4chan survived out of his sheer stubbornness to run the site at a loss for a long period of time and refusing to sell it to some porn network (possibly on multiple occasions?) It's impressive he was willing to spend the past 6 years running; 4chan clearly means a lot to him, god knows why.

4chan clearly means a lot to him, god knows why

Forgive me if I presume too much, but it sounds to me like you've never had a wildly successful project of your own.

I was just making light of the... dubious content that springs forth from 4chan. I do understand how he could be quite proud of the fact he created such an incredibly popular site.

There's something in the 4chan's community. For some reason 4chan survives, even if admins decide that for a week the whole site will be pink text on pink background (or was it some other colour) and will have an annoying song playing in the background -- exactly with the intent of driving some people away. Maybe it just crossed the critical mass and luck or inconvenience doesn't matter anymore?

> will have an annoying song playing in the background -- exactly with the intent of driving some people away

I never realized that these were attempts to drive people away. I always saw them as hilarious. I would just mute the page if it was too annoying.

I was more excited to hear Bill Gates was going to speak.

He already did. Released misquotes into the audience while talking about malaria: http://www.ted.com/talks/bill_gates_unplugged.html

Haha, misquotes is a funny misspelling, given the context. I believe you mean 'mosquitos'.

Wow, what a horrific (but funny, yes) spelling error. Must have mistyped, as I (think) I'd know how to type it if someone were to ask...

In all fairness, as much as you may not be a Bill Gates fan, it's pretty difficult to suggest that he's as unimpressive as the founder of 4chan. All the 4chan guy did was make an unmoderated message board.

Umm 4chan is moderated thats why it doesn't get raided by the FBI, you obviously have never been there

It's unmoderated in the sense that the bare minimum amount of moderation happens. (to remove illegal content to avoid getting shut down/raided)

here is a question...was 4chan the first image board, or did it just use the main image board script?

Better question- How does 4chan keep itself from getting raided for the endless amount of CP that gets posted there?

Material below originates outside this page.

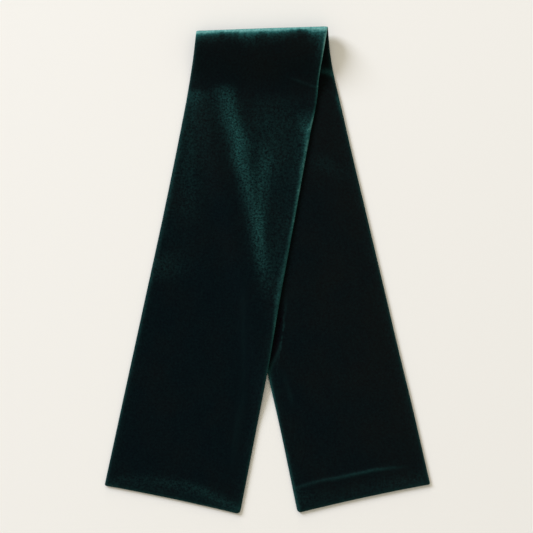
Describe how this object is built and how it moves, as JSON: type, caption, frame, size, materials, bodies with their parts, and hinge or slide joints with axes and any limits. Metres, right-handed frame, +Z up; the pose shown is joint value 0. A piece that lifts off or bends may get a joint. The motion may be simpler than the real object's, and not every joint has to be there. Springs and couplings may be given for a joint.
{
  "type": "velvet scarf",
  "caption": "Flat velvet scarf, folded once across its middle and laid with its two tails fanned apart, for wearing round the neck.",
  "frame": {"origin": "on the surface that the scarf lies on, at the middle of its footprint", "axes": "+Y runs the long way, from the two hems to the fold; +X points to the side where the lower tail's hem lies; +Z points up, out of the surface that the scarf lies on"},
  "size_m": [0.4873, 0.7286, 0.0268],
  "materials": {
    "velvet": "matte"
  },
  "bodies": {
    "root": {"outer_front": "velvet", "outer_turn": "velvet", "outer_back": "velvet", "inner_front": "velvet", "inner_turn": "velvet", "inner_back": "velvet"}
  },
  "joints": []
}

Because it's mostly a non-issue on 4Chan.

What's CP?



Also, CP stands for Christopher Poole. It is quite likely that Christopher Poole is a fake name, chosen becase of the CP meme.

I'm pretty sure it's a fake name. 4+ years ago I mailed something to him and the name he gave with the mailing address was completely different (no I don't still have the mailing address, I'm not that organized) and I've heard that same name bandied about elsewhere (at least the same first name). But who knows it could also be fake.